Brief
Consider the listing below. Extract exactly the lines from the line containing "Reconstruct the object" to the line containing "dish of cream.", both included.

-- BEGIN Exercise data --

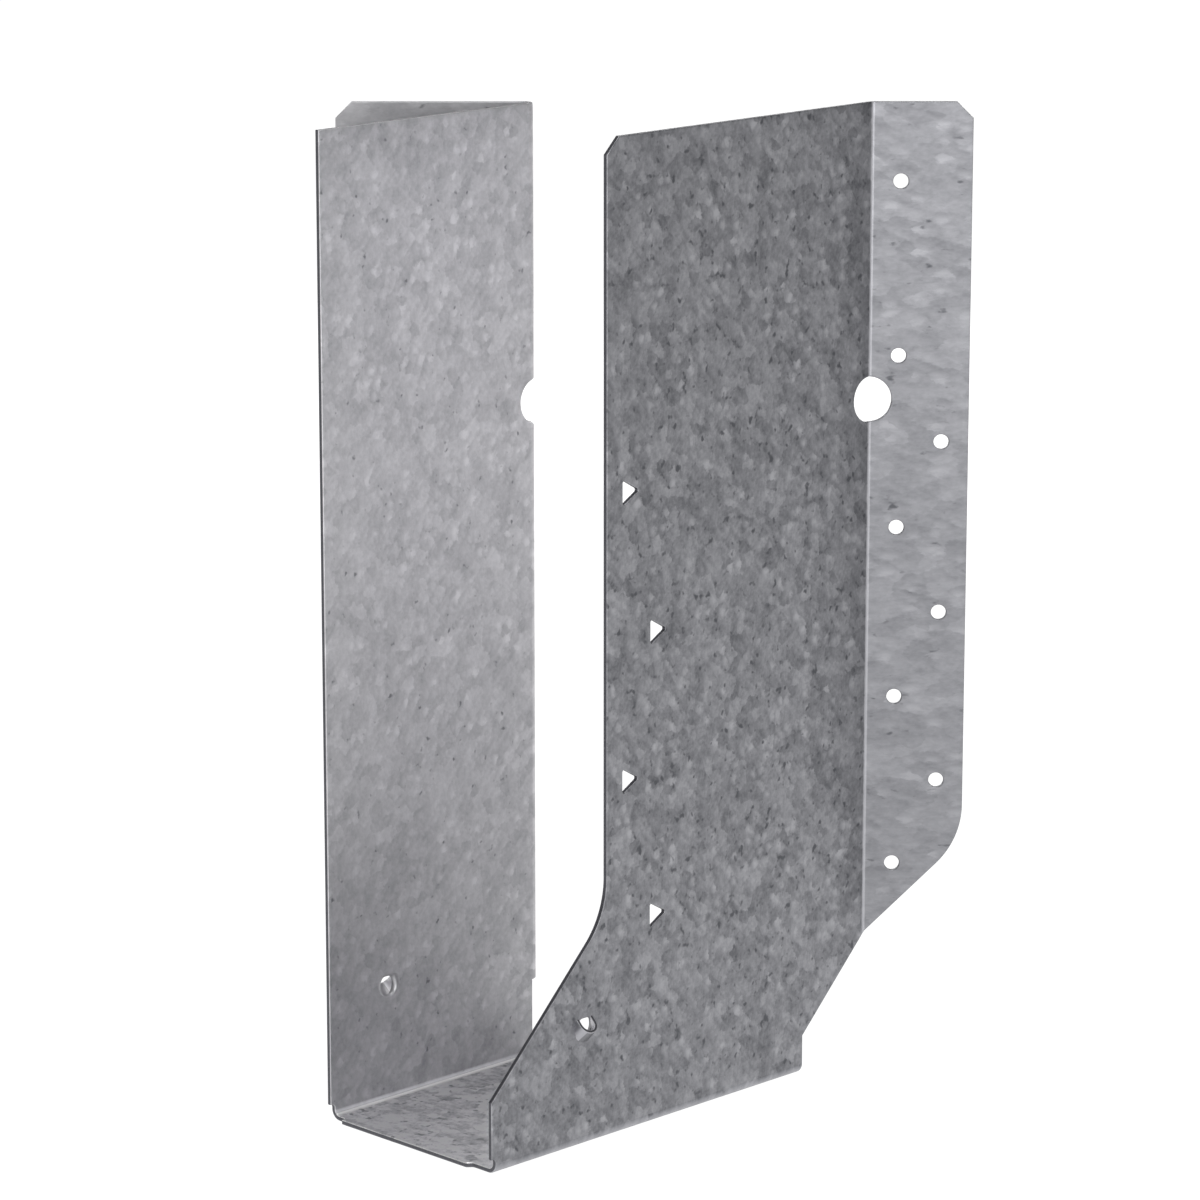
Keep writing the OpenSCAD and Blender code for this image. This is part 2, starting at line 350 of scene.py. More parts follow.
def scoreBlank(mesh):
    # lines across each bend, then the marks of finish and painted light, and the map that the finish
    # follows
    bm = bmesh.new()
    bm.from_mesh(mesh)
    bmesh.ops.remove_doubles(bm, verts=bm.verts, dist=weldBy)
    bmesh.ops.translate(bm, verts=bm.verts, vec=(0, 0, blank["sheet"] / 2))
    bmesh.ops.recalc_face_normals(bm, faces=bm.faces)
    facets = blank["bendFacets"]
    for sign in (1, -1):
        for k in range(facets + 1):
            cutAcross(bm, bm.faces[:], (0, sign * (seatHalf + seatBend * k / facets), 0), (0, 1, 0))
    for fold in (rightFold, leftFold):
        steps = round(facets * fold["turn"] / (math.pi / 2))
        for k in range(steps + 1):
            onSide = [f for f in bm.faces if f.calc_center_median().y * fold["sign"] > wallFoot]
            cutAcross(bm, onSide, (fold["start"] - fold["length"] * k / steps, 0, 0), (1, 0, 0))
    rim = bm.faces.layers.float.new("rim")              # how far a cut has rubbed the face
    paintedLight = bm.loops.layers.float.new("paintedLight")            # painted light: how much brighter the face is painted
    calm = bm.faces.layers.float.new("calm")            # where the crystals show less
    sheetMap = bm.loops.layers.uv.new("sheetMap")       # metres along and across the rolled sheet
    for face in bm.faces:
        face.smooth = True
        isFlat, isCut = abs(face.normal.z) >= 0.98, abs(face.normal.z) < 0.1
        face[rim] = 0.0 if isFlat else 1.0 if isCut else finishAndPaintedLight["roundedRim"]
        middle = face.calc_center_median()
        fold = rightFold if middle.y > 0 else leftFold
        facesJoist = face.normal.z > 0
        isSeat = abs(middle.y) < seatHalf + seatBend / 2
        isFlange = not isSeat and middle.x < fold["start"] - fold["length"] / 2
        isHeel = face.normal.z < 0 and seatHalf < abs(middle.y) < wallFoot
        face[calm] = 0.0 if isSeat else finishAndPaintedLight["calm" if isFlange or facesJoist else "calmOuter"]
        for loop in face.loops:
            along, across = loop.vert.co.x * mm, loop.vert.co.y * mm
            # painted light: the seat and the flanges' header faces get their own painted brightness, the
            # heels a painted shade
            if facesJoist and (isSeat or isFlange):
                loop[paintedLight] = finishAndPaintedLight["seatPaintedLight" if isSeat else "flangePaintedLight"]
            else:
                loop[paintedLight] = finishAndPaintedLight["heelPaintedShade"] if isHeel else paintedLightShare(facesJoist, loop.vert.co)
            if isFlange:
                loop[sheetMap].uv = (across, along * finishAndPaintedLight["flangeDraw"])
            elif isSeat:
                loop[sheetMap].uv = ((along + across) * math.sqrt(0.5), (across - along) * math.sqrt(0.5))
            else:
                loop[sheetMap].uv = (along, across)
    bm.to_mesh(mesh)
    bm.free()


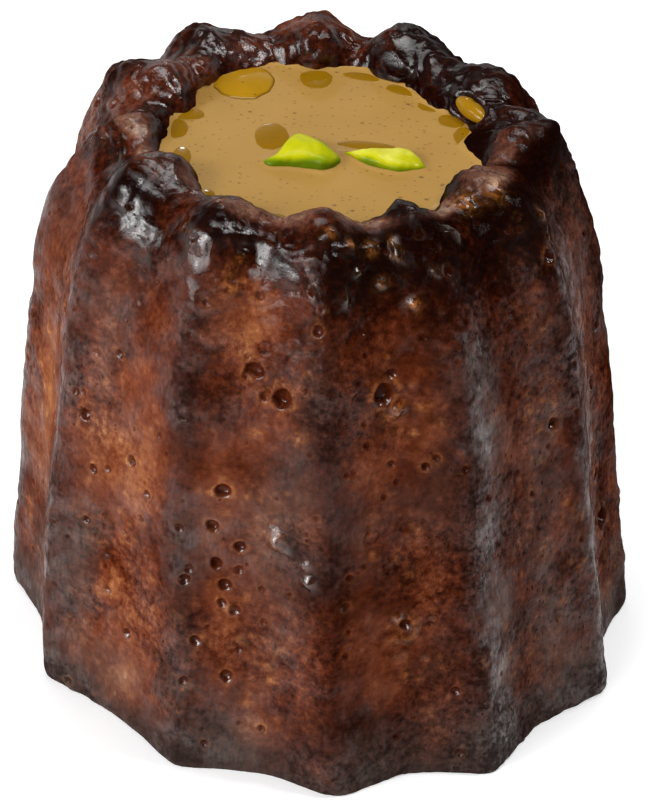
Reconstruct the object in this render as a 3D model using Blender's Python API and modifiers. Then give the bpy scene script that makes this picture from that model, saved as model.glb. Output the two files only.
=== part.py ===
"""A canele: a small fluted cake with a dark glazed crust, its top a shallow dish of cream.

Four solids, in metres, +Z up, standing on z = 0 with the middle of the whole at x = y = 0:
the pastry, the cream in its dish, and two slivers of pistachio sunk a little into the cream.
Turns are measured from the front (-Y) round towards the right (+X).
"""
import math
import random

import bmesh
import bpy
import numpy as np
from mathutils import Vector, noise

MM = 0.001

# The moulded body
RIDGES = 12
FIRST_RIDGE = math.radians(4.6)
HEIGHT = 49.8 * MM
LEAN_X = -3.0 * MM  # how far the rim stands to the left of the base
LEAN_BEND = 0.85
BASE_EDGE, WALL_TOP, SHOULDER, CREST, DISH_WALL = 0, 5, 8, 9, 12  # places in the outlines below

# Half outlines, as (radius, height) from the base's edge up the wall, over the rim and into the
# dish. One runs along a ridge, the other along the bottom of the flute beside it.
RIDGE_LINE = [
    (27.0, 0.0), (27.6, 1.0), (26.7, 10.0), (25.6, 20.0), (24.6, 30.0), (23.3, 38.5), (21.9, 43.2),
    (20.2, 46.8), (18.5, 48.8), (16.5, 49.5), (14.4, 49.0), (12.8, 47.4), (12.1, 45.4),
    (10.8, 43.0), (8.2, 41.9), (4.0, 41.7), (0.0, 41.7),
]
FLUTE_LINE = [
    (25.1, 0.0), (25.5, 1.0), (24.7, 10.0), (24.0, 20.0), (23.1, 30.0), (21.8, 38.5), (20.4, 42.6),
    (18.9, 45.4), (17.2, 47.3), (15.3, 48.0), (14.1, 47.7), (13.3, 46.8), (12.3, 45.2),
    (10.8, 43.0), (8.2, 41.9), (4.0, 41.7), (0.0, 41.7),
]
RIDGE_EDGE = 0.10  # how round a ridge's edge is, as a share of half a flute
FLUTE_CURVE = 1.8

# How each ridge strays, from the front one round to the right: its turn at the base and at the
# rim in degrees, and how far out and up its rim lobe stands in millimetres.
STRAYS = [
    (0.0, -1.0, 0.0, 0.0), (-0.5, -4.0, -0.8, 0.0), (1.5, -2.5, 0.0, -0.2), (0.0, 3.0, 2.0, -0.6),
    (0.0, -2.0, 0.5, 0.1), (0.0, 1.0, 0.2, 0.0), (0.0, -2.5, -0.3, 0.3), (0.0, 5.0, 0.0, 0.0),
    (0.0, 2.5, -0.5, -0.4), (-2.5, -0.5, 0.0, 0.0), (-2.3, 0.0, -0.3, -0.3), (1.3, 0.0, 0.0, 0.0),
]

# Round knobs of crust on the rim, and one hollow: ridge number, place in the outline, radius and
# height.
KNOBS = [
    (8.1, 10.6, 3.2 * MM, 1.2 * MM),
    (9.0, 7.4, 5.0 * MM, -1.6 * MM),
    (4.6, 8.8, 2.5 * MM, 0.8 * MM),
    (3.6, 8.8, 2.2 * MM, 0.6 * MM),
    (7.4, 10.3, 1.4 * MM, 0.9 * MM),
    (2.75, 9.2, 2.4 * MM, 0.9 * MM),
    (5.0, 10.3, 2.2 * MM, 0.8 * MM),
    (6.1, 10.3, 1.8 * MM, 0.9 * MM),
    (10.0, 10.2, 2.6 * MM, 0.7 * MM),
    (2.0, 10.3, 2.4 * MM, 0.8 * MM),
    (11.6, 8.0, 1.8 * MM, 0.6 * MM),
    (4.3, 11.3, 3.0 * MM, 1.5 * MM),
    (2.95, 11.4, 2.3 * MM, 1.1 * MM),
]

# Unevenness of the crust: wavelength, and height on the wall and on the rim
SWELLS = [(9.0 * MM, 0.35 * MM, 0.35 * MM), (3.6 * MM, 0.16 * MM, 0.42 * MM)]

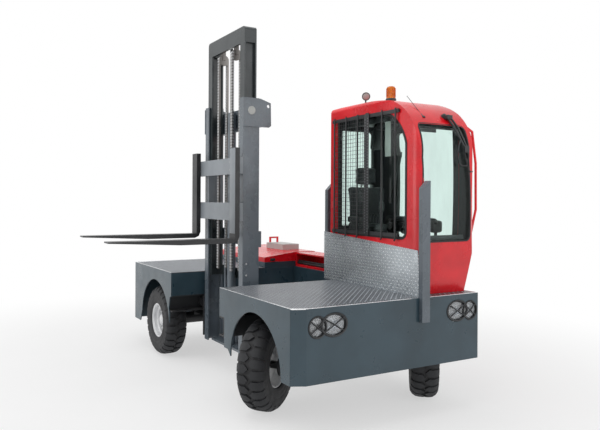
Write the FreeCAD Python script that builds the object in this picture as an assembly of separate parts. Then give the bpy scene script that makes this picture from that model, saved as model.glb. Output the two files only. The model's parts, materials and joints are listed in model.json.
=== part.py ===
"""Side-loading fork truck: one STEP file for each sub-part, in millimetres.

Vehicle datum while modelling: x = 0 at the front face and +x forward, y = 0 at the fork-side
face and +y to the vehicle's left, z = 0 on the ground. Every shape is moved at the end so that
the origin lies on the ground under the centre of the whole machine's box.
"""
import FreeCAD
import Part
import math
import os

V = FreeCAD.Vector
X_AXIS, Y_AXIS, Z_AXIS = V(1, 0, 0), V(0, 1, 0), V(0, 0, 1)

# ---------------------------------------------------------------- driving dimensions
BODY_W = 2030.0            # width of both platform boxes
DECK_Z = 1073.0            # top of the platforms
FRONT_LEN = 1380.0         # front box
WELL_LEN = 1345.0          # mast well between the boxes
REAR_LEN = 1385.0          # rear box
FRONT_UNDER = 462.0        # underside of the front box
REAR_UNDER = 322.0         # underside of the rear box
PLATE = 12.0               # body plate
DECK_PLATE = 10.0          # checker plate
DECK_SEAM = 2.0            # gap round a deck plate
CORNER_X, CORNER_Y = 57.0, 119.0   # chamfer of the fork-side front corner

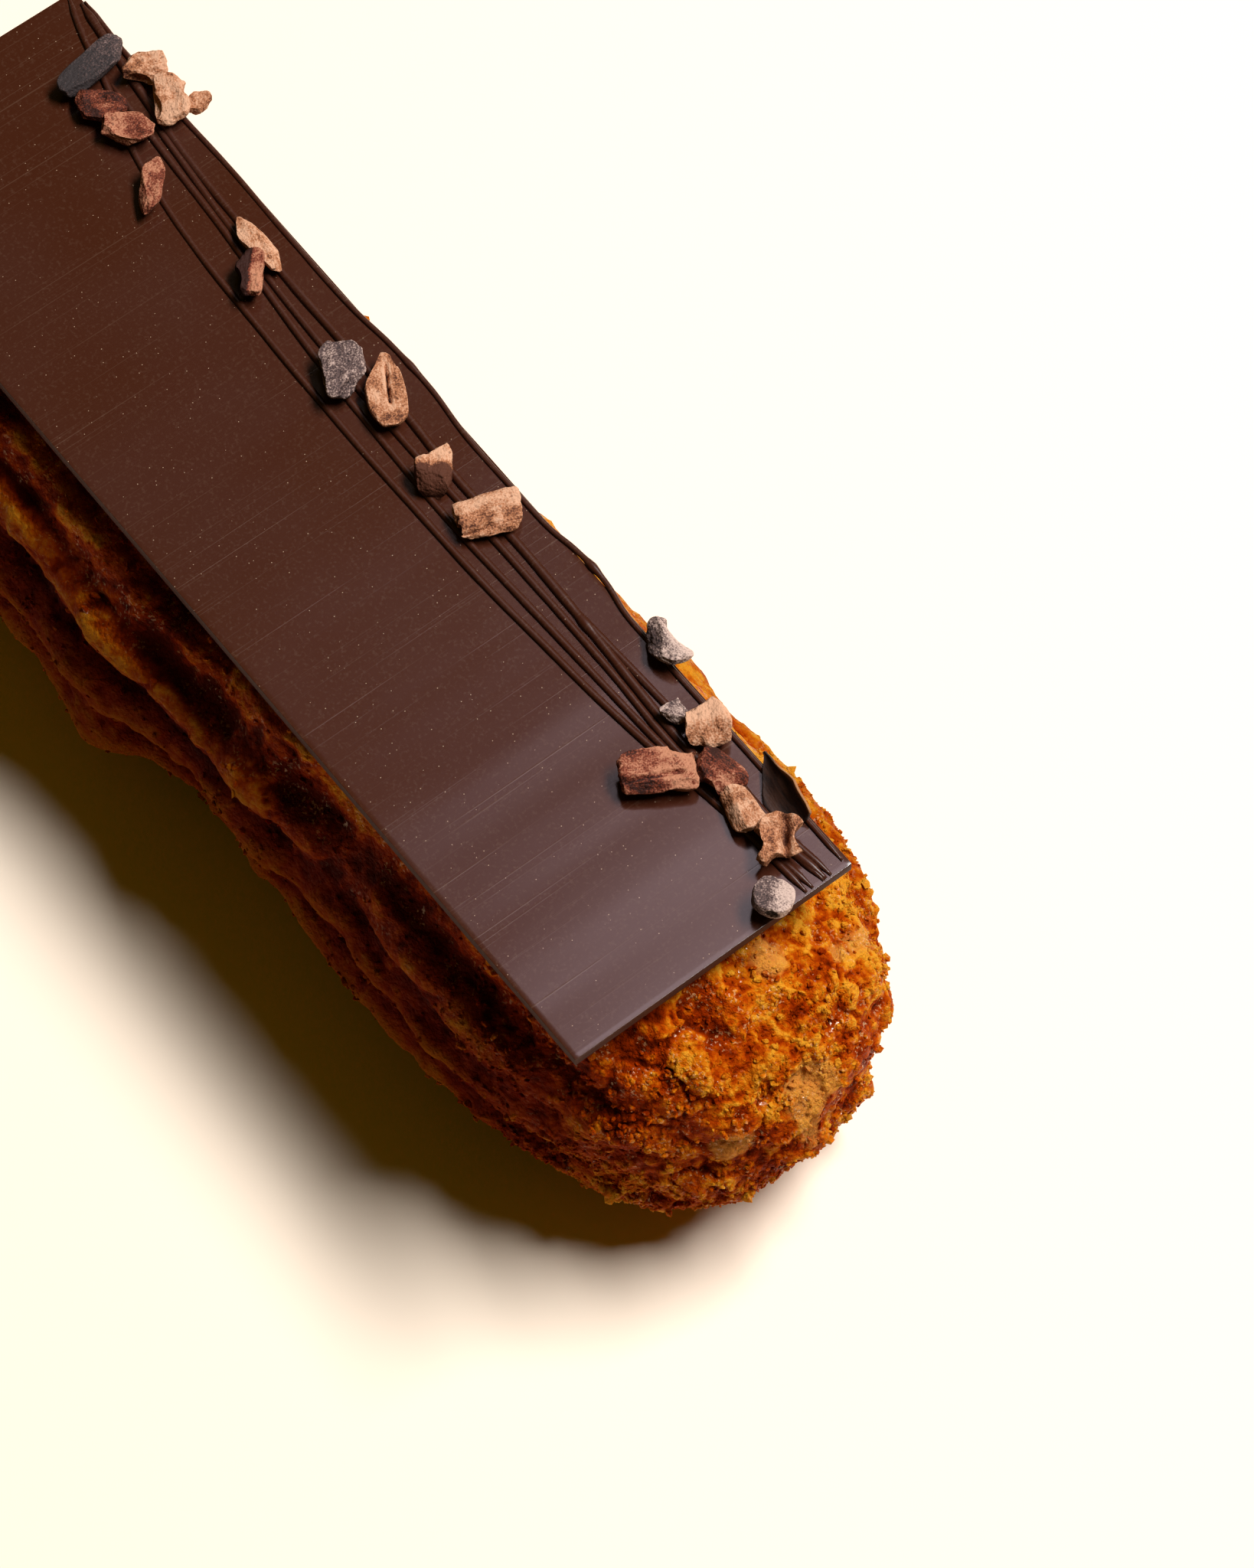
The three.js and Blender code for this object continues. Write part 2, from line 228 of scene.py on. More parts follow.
def set_values(mesh: bpy.types.Mesh, name: str, values: np.ndarray) -> None:
    """Stores one number for each vertex as a named attribute, which materials read."""
    attribute = mesh.attributes.new(name, "FLOAT", "POINT")
    attribute.data.foreach_set("value", values.astype(np.float32))


def smoothed(points: np.ndarray, edges: np.ndarray, rounds: int) -> np.ndarray:
    """Averages each vertex with its neighbours.

    Args:
        points: The vertices.
        edges: The edges, as rows of two vertex numbers.
        rounds: How many times to average.

    Returns:
        The smoothed places, in the same order.
    """
    count = len(points)
    ends = np.concatenate([edges[:, 0], edges[:, 1]])
    others = np.concatenate([edges[:, 1], edges[:, 0]])
    neighbours = np.maximum(np.bincount(ends, minlength=count), 1)[:, None]
    for _ in range(rounds):
        sums = [np.bincount(ends, points[others, axis], count) for axis in range(3)]
        points = (points + np.stack(sums, -1) / neighbours) / 2
    return points


def proudness(mesh: bpy.types.Mesh, rounds: int) -> np.ndarray:
    """Measures how far each vertex stands over the mesh's smoothed surface.

    Args:
        mesh: The mesh.
        rounds: How many times to smooth. More rounds see broader forms.

    Returns:
        Millimetres, above 0 on a ridge and below 0 in a hollow.
    """
    points = points_of(mesh)
    away = points - smoothed(points, read_rows(mesh.edges, "vertices", 2, np.int32), rounds)
    return np.einsum("ij,ij->i", away, normals_of(mesh))


@contextmanager
def edited(mesh: bpy.types.Mesh) -> Iterator[bmesh.types.BMesh]:
    """Opens a mesh for bmesh operators, and writes it back.

    Args:
        mesh: The mesh.

    Yields:
        The bmesh.
    """
    bm = bmesh.new()
    bm.from_mesh(mesh)
    bm.verts.ensure_lookup_table()
    yield bm
    bm.to_mesh(mesh)
    bm.free()


def new_object(name: str, data: bpy.types.ID) -> bpy.types.Object:
    """Puts a mesh, a light or a camera in the scene.

    Args:
        name: The object's name, which its data gets too.
        data: The mesh, the light or the camera.

    Returns:
        The object.
    """
    data.name = name
    made = bpy.data.objects.new(name, data)
    bpy.context.scene.collection.objects.link(made)
    return made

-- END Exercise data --

Solution to this task
Reconstruct the object in this render as a 3D model using Blender's Python API and modifiers. Then give the bpy scene script that makes this picture from that model, saved as model.glb. Output the two files only.
=== part.py ===
"""A canele: a small fluted cake with a dark glazed crust, its top a shallow dish of cream.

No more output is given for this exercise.